■ Exercise prompt
Repeat the listing in full, exactly as it stands.
+++++
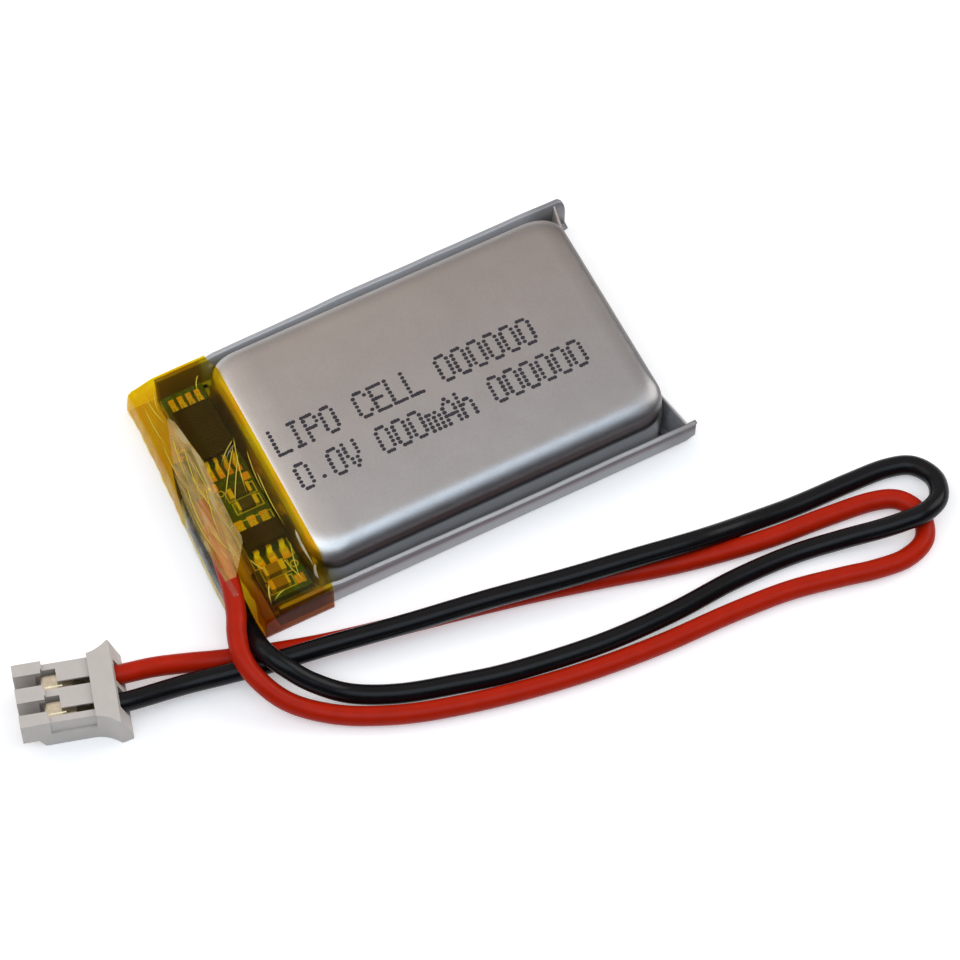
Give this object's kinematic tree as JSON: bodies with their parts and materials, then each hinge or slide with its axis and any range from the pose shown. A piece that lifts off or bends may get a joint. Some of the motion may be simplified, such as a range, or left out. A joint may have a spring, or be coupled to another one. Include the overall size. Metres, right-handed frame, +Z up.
{
  "type": "lithium polymer battery pack",
  "caption": "Small lithium polymer pouch cell with a taped-in protection board and two insulated leads that end in a white plug housing.",
  "frame": {"origin": "on the resting surface, under the middle of the cell and its tape, leads and plug left out", "axes": "+X from the taped board end to the folded end of the pouch, +Y across the cell away from the side the leads leave on, +Z up out of the formed face"},
  "size_m": [0.0652, 0.0361, 0.0051],
  "materials": {
    "laminate_film": "satin, finely grained",
    "anode_foil": "matt coated foil",
    "cathode_foil": "matt coated foil",
    "separator_film": "matt film",
    "end_tape": "matt film",
    "aluminium_tab": "bright",
    "nickel": "satin",
    "seal_film": "waxy",
    "insulation_paper": "matt",
    "board_laminate": "solder mask, satin",
    "gold_plating": "bright",
    "chip_epoxy": "matt",
    "tinned_metal": "satin",
    "resistor_ceramic": "satin",
    "capacitor_ceramic": "satin",
    "solder": "bright",
    "milky_film": "glossy, translucent",
    "amber_tape": "glossy, translucent",
    "red_insulation": "satin silicone",
    "black_insulation": "satin silicone",
    "white_nylon": "satin moulded",
    "terminal_metal": "bright"
  },
  "bodies": {
    "root": {"pouch_formed_cup": "laminate_film", "pouch_back_sheet": "laminate_film", "anode_foil_winding": "anode_foil", "cathode_foil_winding": "cathode_foil", "separator_winding": "separator_film", "winding_end_tape": "end_tape", "positive_tab": "aluminium_tab", "negative_tab": "nickel", "tab_seal_films": "seal_film", "terrace_insulation_strip": "insulation_paper", "tab_weld_plates": "nickel", "circuit_board": "board_laminate", "board_gold_pads": "gold_plating", "mosfet_body": "chip_epoxy", "mosfet_leads": "tinned_metal", "protection_chip_body": "chip_epoxy", "protection_chip_leads": "tinned_metal", "chip_resistors": "resistor_ceramic", "chip_capacitors": "capacitor_ceramic", "red_conductor_end": "tinned_metal", "black_conductor_end": "tinned_metal", "lead_solder_joints": "solder", "lead_fixing_strip": "milky_film", "polyimide_tape_wrap": "amber_tape", "red_lead": "red_insulation", "black_lead": "black_insulation", "plug_housing": "white_nylon", "red_crimp_terminal": "terminal_metal", "black_crimp_terminal": "terminal_metal"}
  },
  "joints": []
}
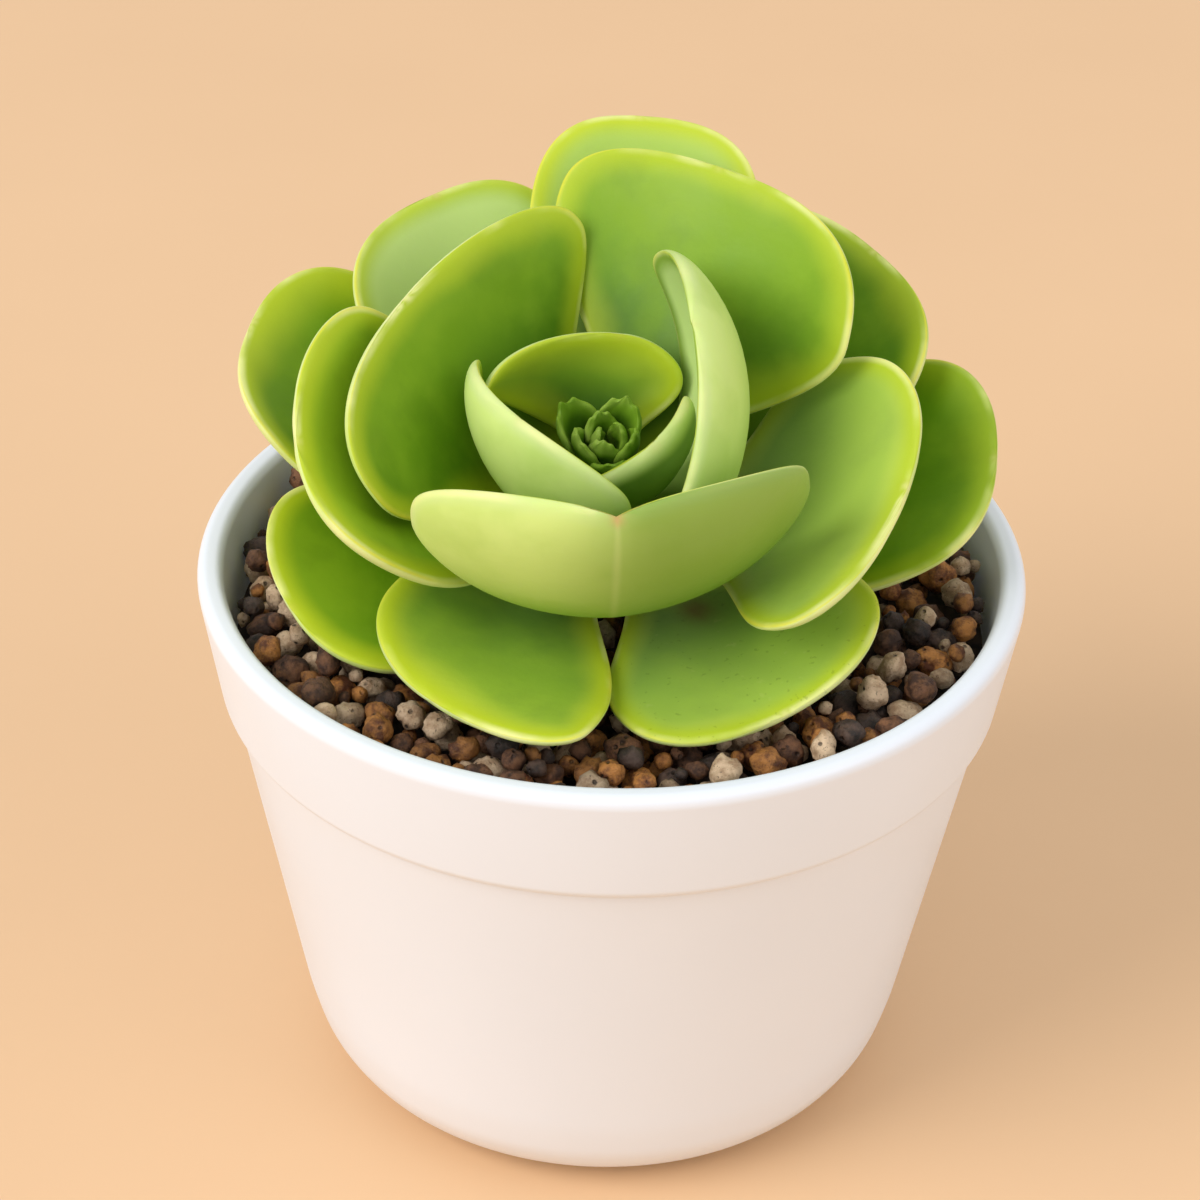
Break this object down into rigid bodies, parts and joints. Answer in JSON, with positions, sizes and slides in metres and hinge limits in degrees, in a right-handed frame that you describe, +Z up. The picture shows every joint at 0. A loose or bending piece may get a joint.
+++++
■ Response to the task
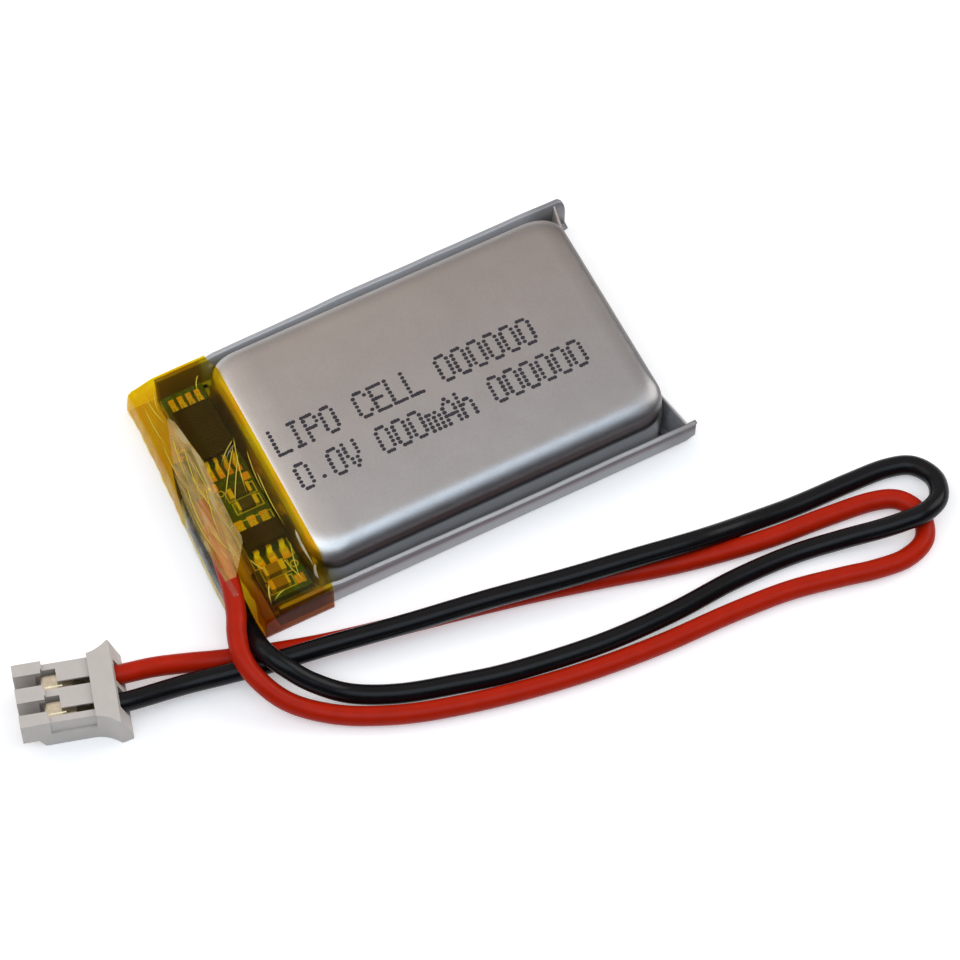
Give this object's kinematic tree as JSON: bodies with their parts and materials, then each hinge or slide with its axis and any range from the pose shown. A piece that lifts off or bends may get a joint. Some of the motion may be simplified, such as a range, or left out. A joint may have a spring, or be coupled to another one. Include the overall size. Metres, right-handed frame, +Z up.
{
  "type": "lithium polymer battery pack",
  "caption": "Small lithium polymer pouch cell with a taped-in protection board and two insulated leads that end in a white plug housing.",
  "frame": {"origin": "on the resting surface, under the middle of the cell and its tape, leads and plug left out", "axes": "+X from the taped board end to the folded end of the pouch, +Y across the cell away from the side the leads leave on, +Z up out of the formed face"},
  "size_m": [0.0652, 0.0361, 0.0051],
  "materials": {
    "laminate_film": "satin, finely grained",
    "anode_foil": "matt coated foil",
    "cathode_foil": "matt coated foil",
    "separator_film": "matt film",
    "end_tape": "matt film",
    "aluminium_tab": "bright",
    "nickel": "satin",
    "seal_film": "waxy",
    "insulation_paper": "matt",
    "board_laminate": "solder mask, satin",
    "gold_plating": "bright",
    "chip_epoxy": "matt",
    "tinned_metal": "satin",
    "resistor_ceramic": "satin",
    "capacitor_ceramic": "satin",
    "solder": "bright",
    "milky_film": "glossy, translucent",
    "amber_tape": "glossy, translucent",
    "red_insulation": "satin silicone",
    "black_insulation": "satin silicone",
    "white_nylon": "satin moulded",
    "terminal_metal": "bright"
  },
  "bodies": {
    "root": {"pouch_formed_cup": "laminate_film", "pouch_back_sheet": "laminate_film", "anode_foil_winding": "anode_foil", "cathode_foil_winding": "cathode_foil", "separator_winding": "separator_film", "winding_end_tape": "end_tape", "positive_tab": "aluminium_tab", "negative_tab": "nickel", "tab_seal_films": "seal_film", "terrace_insulation_strip": "insulation_paper", "tab_weld_plates": "nickel", "circuit_board": "board_laminate", "board_gold_pads": "gold_plating", "mosfet_body": "chip_epoxy", "mosfet_leads": "tinned_metal", "protection_chip_body": "chip_epoxy", "protection_chip_leads": "tinned_metal", "chip_resistors": "resistor_ceramic", "chip_capacitors": "capacitor_ceramic", "red_conductor_end": "tinned_metal", "black_conductor_end": "tinned_metal", "lead_solder_joints": "solder", "lead_fixing_strip": "milky_film", "polyimide_tape_wrap": "amber_tape", "red_lead": "red_insulation", "black_lead": "black_insulation", "plug_housing": "white_nylon", "red_crimp_terminal": "terminal_metal", "black_crimp_terminal": "terminal_metal"}
  },
  "joints": []
}
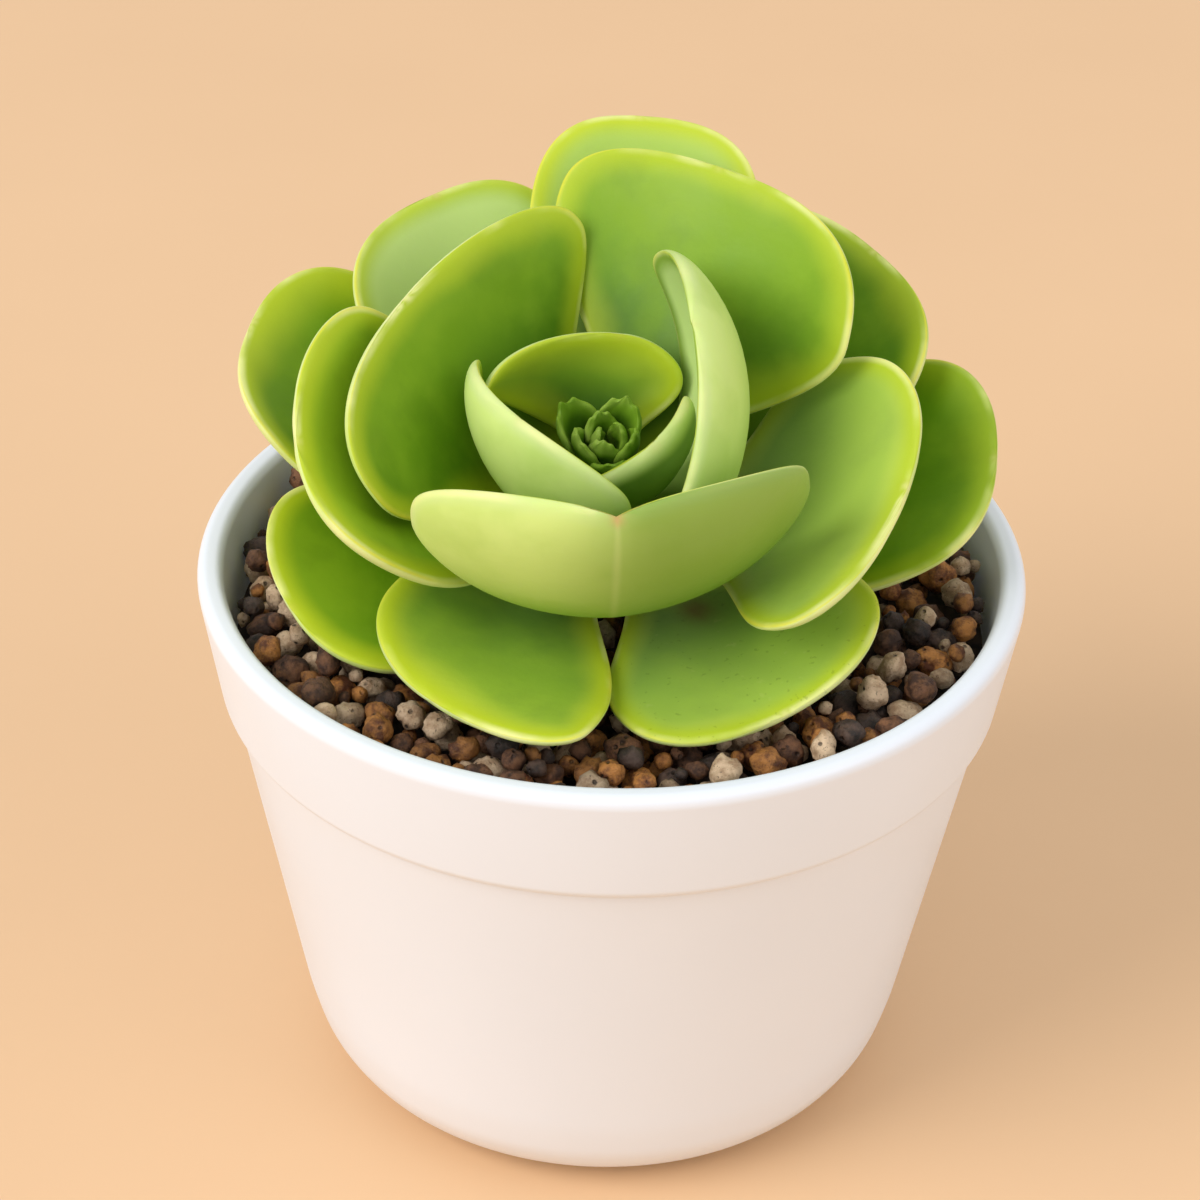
Break this object down into rigid bodies, parts and joints. Answer in JSON, with positions, sizes and slides in metres and hinge limits in degrees, in a right-handed frame that you describe, +Z up. The picture shows every joint at 0. A loose or bending piece may get a joint.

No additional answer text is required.